I dangled at the end of the rope engulfed by the Darkside(fitting name for a crag that helped me to become so in touch with that side of myself) having failed yet again to onsight the warm up.  Enraged I was lowered to the ground and began fuming and throwing a silent tantrum.  It was then that climbing is put into an ethereal perspective.  Thoughts you would never have while on a sending-spree aid climb their way into your mind and set up a bivy; urinating and defecating in bottles just below the summit of your enlightenment.  It is at that point that a humble readjustment needs to be made at fantasies expense.  A re-tooling of the ego, a desiccation of the watered down hopes and dreams of your imaginations ambition; tightening up your belt and figuring out why you are engaged in ‘this’ activity with ‘these’ people in the first place.


Despite my recent achievements (on routes I had ruthlessly wired) it was a brutal ‘come to jesus moment’ when a local ostensibly patted me on the head and pointed me to where the gumbies play.  It was a good call and one in which my hubris stewed for days.  But I eventually succumbed and decided that big numbers, breakthroughs, and cathartic, everlasting feats of strength were not written in this trips manifesto.

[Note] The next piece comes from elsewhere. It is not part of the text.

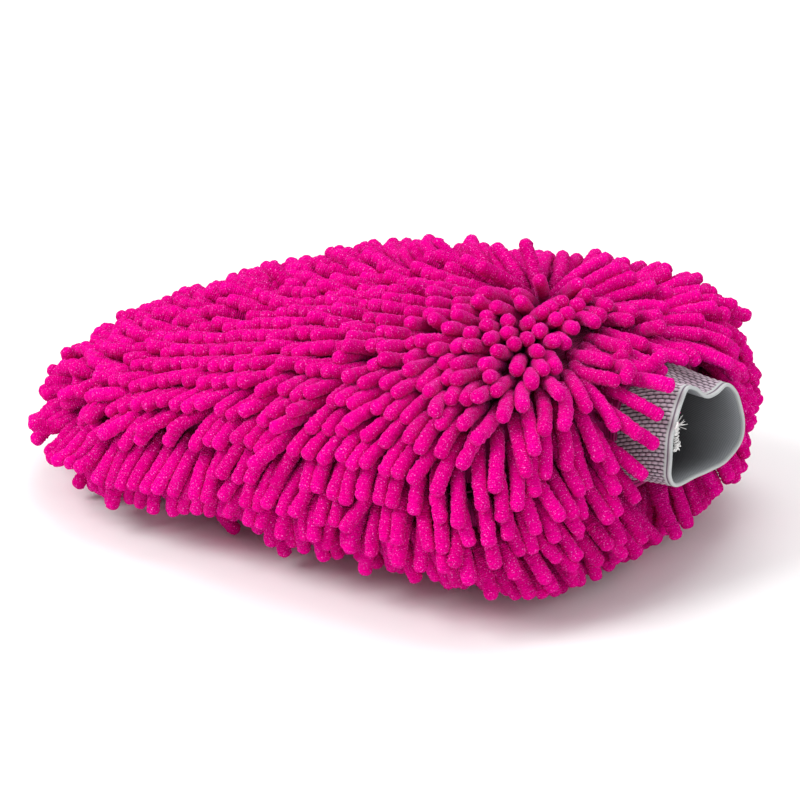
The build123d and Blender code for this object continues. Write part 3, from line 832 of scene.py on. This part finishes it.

I sat at the covered area at Miguels night after night swallowing my pride with heavy doses of Wayne-supplied bourbon and whiskey and enjoyed the scene.  The pizza became more and more plush with delicious tasting toppings, the weather became more and more emblazoned by the scarcity of clouds and the appearance of the sun, and each approach to a crag was enlivened by color and invigorated with a loss of crippling expectation.  I fell in love with a new idea, a different goal of just climbing and trying to learn something about this place and rock and style.  Letting go of an ego I had developed and replacing it with a reason to enjoy my surroundings and time.  The great achievement of the trip was satisfying yet completely unfulfilling, and really what I learned was that one week in the red (unless you are a mutant or have a better mentality than I) is just not enough for little ‘ole me.
Despite all the failed goals of onsighting every 12+ I got on and sending 13’s galore the true achievement was being able to lose myself in the time I spent with my friends.  Because, while I sporadically lost control to anger and frustration over not fulfilling this completely ego-driven identity I had created; the reality was that amazing shit was happening all around me all the time.  Laughing my ass off at the sight of Kevin’s meal in Lexington.  Destroying our rental car after following heinously bad advice (and being able to laugh about it, eventually).  Pseudo-dance parties in Jesses’ Sprinter; quiet mornings in Miguel’s spent reading and eating delicious but simple breakfast wraps, meeting Anna Stohr and Killian Fischuber, watching a local PNW’er onsight every hard route in the Red, meeting a plethora of locals who acted as if we had been friends for years, and waking up every day knowing that I was at the Red ‘motherfucking’ River Gorge and that potential is always there waiting for you to drop your heavy bags of ‘anger’, ‘ego’, and ‘expectation’ and float effortlessly up its golden glowing channel of light.


Ultimately, it was an amazing trip.  I had so much fun that when I returned I started suffering from that post-trip-malaise that seems so prevalent in anyone who is plucked from an environment that makes their soul sing and plopped back into a watercolor greyscale themed scenario involving computers and phones. 


I am so pumped up to go back next year and spend at least two weeks there.  I’ve spent the last three weeks pining after the enormous overhanging paddle-fests, the beautiful Fall colors, and the escape into a world and community that knows my name.  I’ve been chasing that feeling since my return by going to little si every single weekend for the last three weekends.  The climbing season seems to have taken pity on me by extending itself thus far, but I am almost crippled with the fear that last weekend may have been the last time out.  First the rain moved in, then we swapped the rain for the cold, and now it looks as if both might be ganging up to drive me away from my beautiful overhanging behemoth of grey rhino rock. 




Smith Rock for Thanksgiving, Bishop for New Year’s and then…nothing planned.  I guess it will be time to dig out the snowboard, and start planning trips to the hot springs.  Could be worse though.